In standard cinematography the shutter is an integral part of the camera's drive mechanism, mechanically interlocked with the advance-claws that pull successive frames down to be exposed. But cameras in microfilm plotters such as the Stromberg-Carlson 4020 or
the CalComp 840 are specially designed so that the shutter mechanism is separate from the film pull-down. Both are operated automatically, along with the CRT display, under computer program control.
Some computer films, particularly those of John Whitney, are made with active twenty-one-inch CRTs such as the IBM 2250 Display Console with its light pen, keyboard inputs, and functional
keys, whose use will be described in more detail later on. This arrangement is not a self-contained filmmaking unit; rather, a specially modified camera is set up in front of the CRT under automatic synchronous control of a computer program. This system is called "active" as opposed to the "passive" nature of the microfilm plotter because the artist can feed commands to the computer through the CRT by selecting variables with the light pen and the function
keyboard, thus "composing" the picture in time as sequences develop (during filming, however, the light pen is not used and the CRT becomes a passive display of the algorithm). Also, until recently the display console was the only technique that allowed the artist to see the display as it was being recorded; recent microfilm plotters, however, are equipped with viewing monitors.
Since most standard microfilm plotters were not originally intended for the production of motion pictures, they are deficient in at least two areas that can be avoided by using the active CRT. First, film registration in microfilm plotters does not meet quality standards of the motion-picture industry since frame-to-frame steadiness is not a primary consideration in conventional microfilm usage. Second, most microfilm plotters are not equipped to accept standard thousand-foot core-wound rolls of 35mm, film, which of course is possible with magazines of standard, though control-modified, cameras used to photograph active CRTs. Recently, however, computer manufacturing firms such as Stromberg-Carlson have designed cameras and microfilm plotters that meet all qualifications of the motion-picture industry as the use of computer graphics becomes increasingly popular in television commercials and large animation firms. Passive CRT systems are preferred over active consoles for various reasons. First, the input
capabilities of the active scope are rarely used in computer animation. Second, passive CRTs come equipped with built-in film recorders. Third, a synchronization problem can arise when filming from an active CRT scope caused by the periodic "refreshing" of the image. This is similar to the "rolling" phenomenon that often occurs in the filming of a televised program. The problem is avoided in passive systems since each frame is drawn only once and the camera shutter remains open while the frame is drawn.

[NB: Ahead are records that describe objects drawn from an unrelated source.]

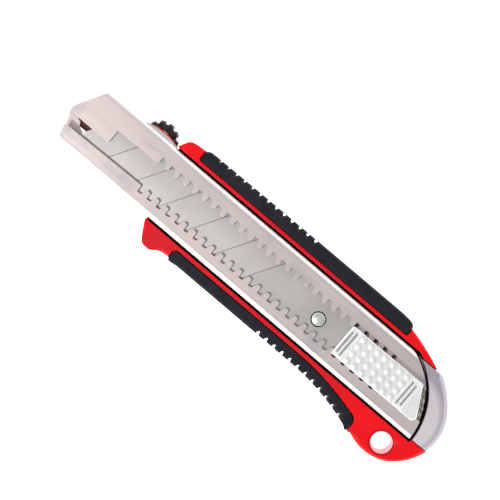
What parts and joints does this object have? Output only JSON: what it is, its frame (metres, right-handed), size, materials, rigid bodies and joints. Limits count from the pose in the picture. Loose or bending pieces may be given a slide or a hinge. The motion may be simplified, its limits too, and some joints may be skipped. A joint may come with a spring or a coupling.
{
  "type": "utility knife",
  "caption": "Snap-off utility knife with a pull-out steel guide, scored blade on a sprung slider, clamp wheel, rubber grips, lanyard hole and pull-off end cap.",
  "frame": {"origin": "centre of the knife's outline, on the flat back it rests on", "axes": "+X from the blade tip to the end cap, +Y towards the spine side, +Z out of the slider face"},
  "size_m": [0.1892, 0.0497, 0.0165],
  "materials": {
    "red_plastic": "semi-gloss moulded",
    "red_plastic_back": "semi-gloss moulded",
    "grip_rubber": "matt, moulded ribs",
    "guide_steel": "satin, brushed along its length",
    "blade_steel": "ground across the length",
    "carrier_steel": "satin",
    "zinc_steel": "zinc plated",
    "bright_steel": "polished",
    "dark_screw": "blackened",
    "spring_steel": "blued",
    "spring_wire": "drawn",
    "cover_metal": "bright satin plated",
    "brass": "turned",
    "black_plastic": "fine texture",
    "core_plastic": "plain",
    "cap_plastic": "satin silver",
    "cap_plastic_back": "satin silver"
  },
  "bodies": {
    "handle": {"handle_shell": "red_plastic", "back_cover": "red_plastic_back", "spine_grip": "grip_rubber", "edge_grip": "grip_rubber", "guide_screws": "zinc_steel", "guide_bushes": "brass", "guide_nuts": "zinc_steel", "body_screws": "dark_screw", "clamp_jaw": "bright_steel", "clamp_stud": "zinc_steel", "clamp_washer": "zinc_steel", "cap_clip": "spring_wire"},
    "guide": {"guide_channel": "guide_steel"},
    "slider": {"blade": "blade_steel", "blade_carrier": "carrier_steel", "blade_peg": "bright_steel", "slider_core": "core_plastic", "lock_leaf": "spring_steel", "core_rivets": "zinc_steel", "cover_posts": "zinc_steel", "cover_springs": "spring_wire"},
    "cover": {"slider_cover": "cover_metal"},
    "wheel": {"clamp_wheel": "black_plastic", "wheel_insert": "brass"},
    "cap": {"cap_front": "cap_plastic", "cap_back": "cap_plastic_back", "cap_screws": "dark_screw"}
  },
  "joints": [
    {"name": "guide_extend", "type": "slide", "parent": "handle", "child": "guide", "axis": [-1, 0, 0], "range_m": [0, 0.025]},
    {"name": "slider_travel", "type": "slide", "parent": "guide", "child": "slider", "axis": [-1, 0, 0], "range_m": [0, 0.092], "deforming": ["lock_leaf"]},
    {"name": "slider_press", "type": "slide", "parent": "slider", "child": "cover", "axis": [0, 0, -1], "range_m": [0, 0.0005], "stiffness_N_per_m": 1000, "springref_m": -0.0004, "deforming": ["cover_springs"]},
    {"name": "clamp_turn", "type": "hinge", "parent": "handle", "child": "wheel", "pos_m": [-0.061, 0.0153, 0], "axis": [0, 0, 1], "range_deg": [0, 270]},
    {"name": "cap_release", "type": "slide", "parent": "handle", "child": "cap", "axis": [1, 0, 0], "range_m": [0, 0.014], "deforming": ["cap_clip"]}
  ]
}
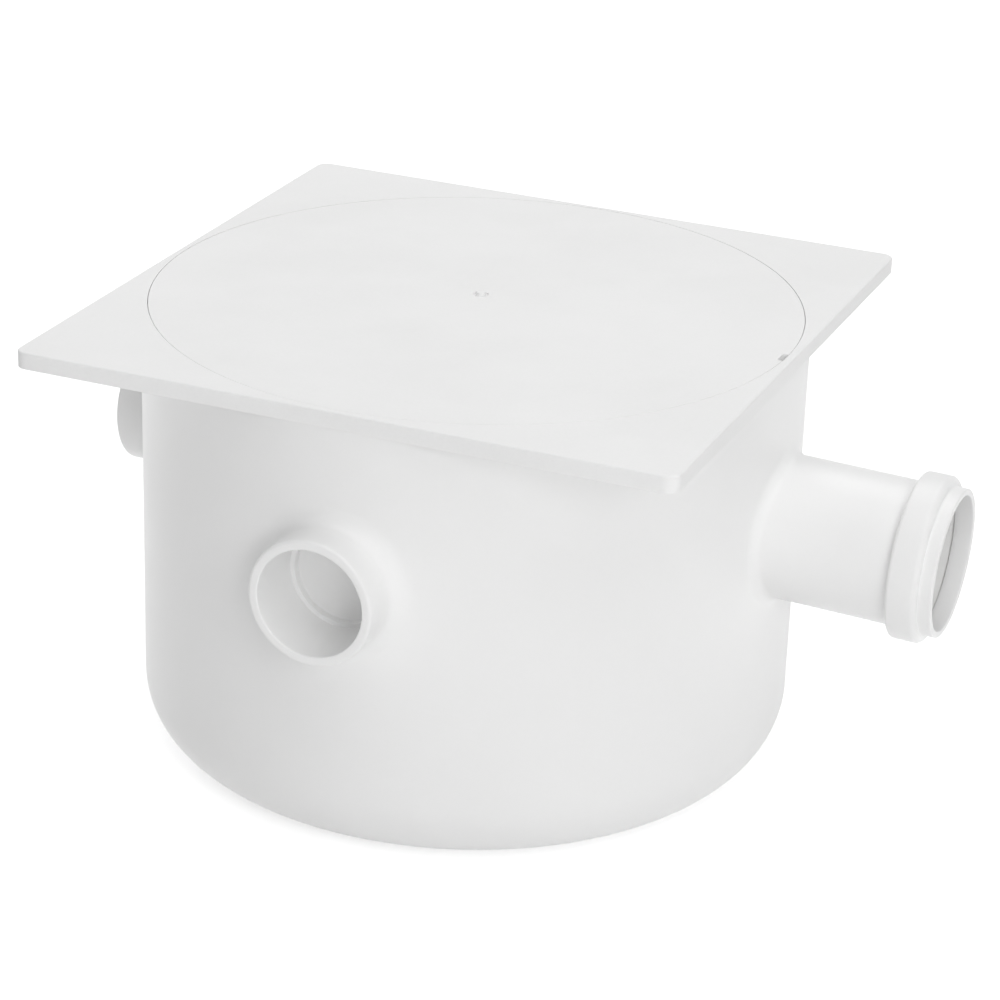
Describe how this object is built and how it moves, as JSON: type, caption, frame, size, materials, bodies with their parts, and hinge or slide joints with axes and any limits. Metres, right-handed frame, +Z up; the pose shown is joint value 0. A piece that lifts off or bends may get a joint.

The terms "on-line," "off-line," and "real time" are used in describing computer output systems. Most digital plotting systems are designed to operate either on-line or off-line with the computer.

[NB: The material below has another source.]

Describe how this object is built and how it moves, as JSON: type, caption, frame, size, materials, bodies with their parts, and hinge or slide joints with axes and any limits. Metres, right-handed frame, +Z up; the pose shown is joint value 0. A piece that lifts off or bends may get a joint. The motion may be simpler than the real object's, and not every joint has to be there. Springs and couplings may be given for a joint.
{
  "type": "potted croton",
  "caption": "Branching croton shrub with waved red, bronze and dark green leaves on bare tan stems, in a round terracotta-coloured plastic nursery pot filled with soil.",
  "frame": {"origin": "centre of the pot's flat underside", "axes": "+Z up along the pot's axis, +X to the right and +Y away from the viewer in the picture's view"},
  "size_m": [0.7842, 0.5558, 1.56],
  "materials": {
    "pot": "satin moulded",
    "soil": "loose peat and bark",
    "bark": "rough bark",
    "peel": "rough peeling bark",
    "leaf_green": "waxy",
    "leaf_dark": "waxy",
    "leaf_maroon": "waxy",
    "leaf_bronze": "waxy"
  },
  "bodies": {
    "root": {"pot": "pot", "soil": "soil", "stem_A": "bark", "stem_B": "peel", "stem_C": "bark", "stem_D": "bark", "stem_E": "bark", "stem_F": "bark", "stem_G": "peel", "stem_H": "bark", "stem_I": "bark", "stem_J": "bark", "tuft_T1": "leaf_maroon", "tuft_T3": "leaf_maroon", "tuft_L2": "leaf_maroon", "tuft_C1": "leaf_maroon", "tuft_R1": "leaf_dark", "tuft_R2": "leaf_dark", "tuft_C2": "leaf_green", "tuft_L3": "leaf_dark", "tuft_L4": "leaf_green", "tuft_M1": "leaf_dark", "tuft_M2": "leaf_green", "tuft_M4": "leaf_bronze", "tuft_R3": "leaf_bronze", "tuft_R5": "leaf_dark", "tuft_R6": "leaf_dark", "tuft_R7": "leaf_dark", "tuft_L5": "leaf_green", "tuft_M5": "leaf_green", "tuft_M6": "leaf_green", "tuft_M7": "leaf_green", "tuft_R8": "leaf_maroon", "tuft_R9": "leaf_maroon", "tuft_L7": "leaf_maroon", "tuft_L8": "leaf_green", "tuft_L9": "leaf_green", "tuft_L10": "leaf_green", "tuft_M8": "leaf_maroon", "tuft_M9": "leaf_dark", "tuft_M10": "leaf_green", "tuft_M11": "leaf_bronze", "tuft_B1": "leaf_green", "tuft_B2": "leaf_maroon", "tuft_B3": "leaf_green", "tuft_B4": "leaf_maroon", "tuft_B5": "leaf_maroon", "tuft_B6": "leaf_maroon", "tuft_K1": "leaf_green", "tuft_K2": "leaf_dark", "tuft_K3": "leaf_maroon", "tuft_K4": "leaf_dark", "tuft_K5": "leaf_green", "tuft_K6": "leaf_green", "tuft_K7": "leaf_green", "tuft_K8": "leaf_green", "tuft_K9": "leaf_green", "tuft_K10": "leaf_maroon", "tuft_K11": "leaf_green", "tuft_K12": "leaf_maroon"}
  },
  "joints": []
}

In an on-line system, plot commands are fed directly from the computer to the CRT. In an off-line system, plot commands are recorded on magnetic tape that can instruct the plotter at a later time. The term "real time" refers specifically to temporal relationships between the CRT, the computer, and the final film or the human operator's interaction with the computing system. For example, a real-time interaction between the artist and the computer is possible by drawing on the face of the CRT with the light pen. Similarly, if a movie projected at the standard 24 fps has recorded the CRT display exactly as it was drawn by the computer, this film is said to be a realtime representation of the display. A live-action shot is a real-time document of the photographed subject, whereas single-frame animation is not a real-time image, since more time was required in recording than in projecting.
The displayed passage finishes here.